What We Know- Who The Usual Suspects Are
For the 4th straight year, the Yankees will open their season with the same quartet starting around the infield. And while they aren't as sure a bet to be named the hands down best infield in baseball as they were a few years ago, there's still plenty of hardware spread around the dirt that opposing teams and opposing pitchers have to respect. Offensively, these four will continue to be the driving force of the Yankee attack, occupying 4 of the top 5 spots in the lineup. Defensively, despite Jeter's continuing issues with declining range, this group still boasts two of the best in the business at the corners in A-Rod and Teix and a Gold Glover at second in Robbie Cano.
What We Don't Know- How They Will Follow Up on Their 2011s
This group is coming off a season of mixed results last year, some having better numbers than were expected, some having worse, and some sitting right about where they were expected to be. With some of the team's older players located in the infield, there will be concerns about injuries and age-related decline in 2012, especially on the left side with Jeter and A-Rod, both of whom spent time on the DL last year. On the right side, the questions are a bit fewer and the concerns are a bit smaller. Teix is still an above-average power hitter and run producer in the middle of the lineup, but his overall hitting profile was brought into question after a 3rd straight season with declining BA/OBP/SLG numbers.
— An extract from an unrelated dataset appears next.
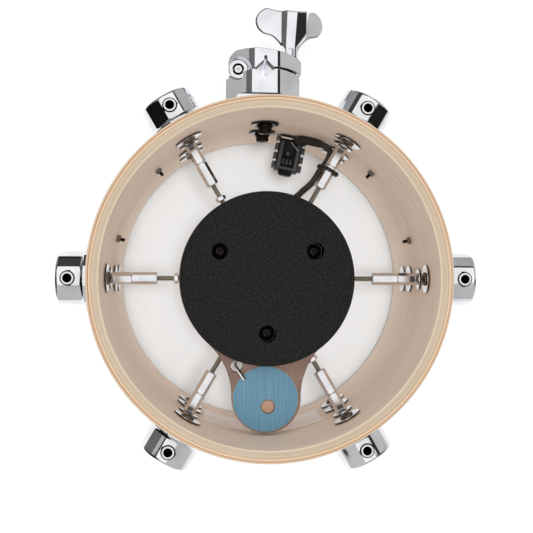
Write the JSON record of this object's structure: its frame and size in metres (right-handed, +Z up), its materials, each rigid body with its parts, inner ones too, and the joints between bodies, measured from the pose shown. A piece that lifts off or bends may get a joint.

Cano is the constant amongst this group; always on the field and always contributing.
More after the jump
What We Know- Robinson Cano is Officially "The Man"
He may be a few years away from being paid like The Man, but make no mistake about it, Robinson Cano is the best player in the Yankee lineup. In fact, he has been for some time now, posting 3 straight seasons of .300/.350/.520+ slash lines and .370+ wOBA values. The final part of Cano's coming out party took place last summer when he entered and won the HR Derby, putting on an incredible show and introducing himself to the rest of the baseball masses. It took until late in the 2011 season for Joe to finally recognize that Cano was his biggest weapon and move him from the 5th spot in the lineup to the 3rd, but he was smart enough to stick with that plan for this season and should be rewarded for it with another big year from Cano.
What We Don't Know- If A-Rod and Teix Can Get Back to Being The Men They Were
A big part of Cano's quick ascension to the head of the pack has been the decline of the Yankees' 2 biggest boppers, Alex Rodriguez and Mark Teixeira. The Horse experienced his 4th straight season in pinstripes that was hampered by injuries in 2011, last season being the worst. He only played in 99 games and his streak of 13 consecutive seasons of 30+HR and 100+RBI was broken. Teix, despite putting up excellent power numbers, watched his batting line drop for the 3rd straight year since he joined the Bombers. The allure of the short porch in right has drastically affected his swing from the left side and limited his value as a switch hitter. Both guys worked hard this offseason to prepare themselves for bounce-back 2012 campaigns, and both have looked good in Spring Training. It remains to be seen if they can carry that over to the regular season. He may not be capable of putting up 2007 MVP numbers anymore, but A-Rod should be able to hit 30/100 if he stays healthy, and Teix should not be nearly as far removed from his .308/.410/.552 line that he put up the year before he joined the Yankees as he is.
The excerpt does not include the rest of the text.